Review the metadata separately. Check the following details:

  • Episode title spelling
  • Guest name and company
  • Description and show notes
  • Website and social links
  • Season and episode number
  • Explicit-content label
  • Publication date and time
  • Audio file and duration
  • Artwork and show selection

If you need to make changes, update the draft before publishing. Fixing a title or description is easier before podcast directories receive the episode through your RSS feed.

When everything is correct, choose Publish now or schedule the episode for a future date. Transistor publishes the episode through your show’s RSS feed. Podcast apps may take different amounts of time to refresh and display the new episode.

Common Import Problems

The Zoom recording isn’t visible. You may be signed into the wrong Zoom account, or the meeting host owns the recording. Ask the host or administrator to locate it.

Zoom has no audio-only file.
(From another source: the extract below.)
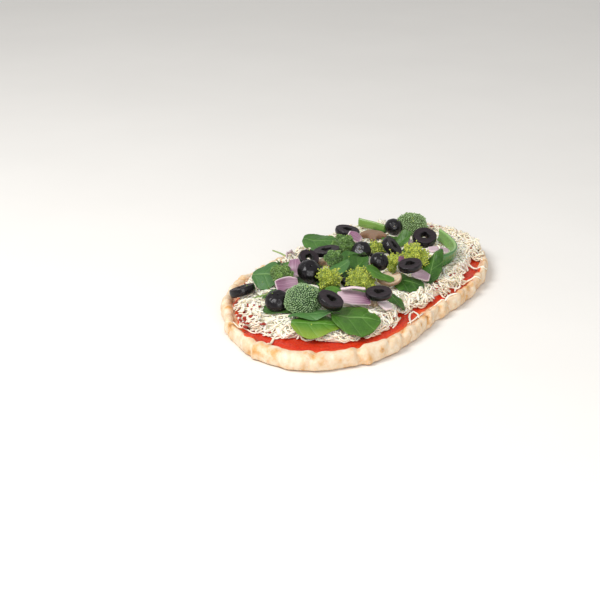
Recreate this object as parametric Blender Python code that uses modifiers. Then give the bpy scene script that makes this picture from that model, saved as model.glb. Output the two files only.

The recording settings may not have created one. Download the available video and extract its audio in your editor, or ask the host to check the original recording settings.

Transistor rejects the upload. Confirm the file type, file size, and account limits. Re-export the edited episode as an MP3, then try again. Don’t repeatedly convert the same file because each conversion can reduce quality.

The episode sounds too quiet. Check the source file and editor settings first. If only one speaker is quiet, adjust that track before applying overall loudness processing.

The episode appears late in podcast apps. Check that Transistor shows the episode as published and that the publication date is correct. Directory refresh times are outside Transistor’s direct control.

Conclusion

To import a Zoom recording into Transistor, download the audio-only cloud recording, edit it, and upload the finished file as a new episode. The Zoom share link isn’t the handoff point. The M4A or MP3 file is.

Keep the original recording, verify consent, and review the complete draft before publishing. A short quality check prevents private comments, bad audio, and incorrect metadata from reaching your audience.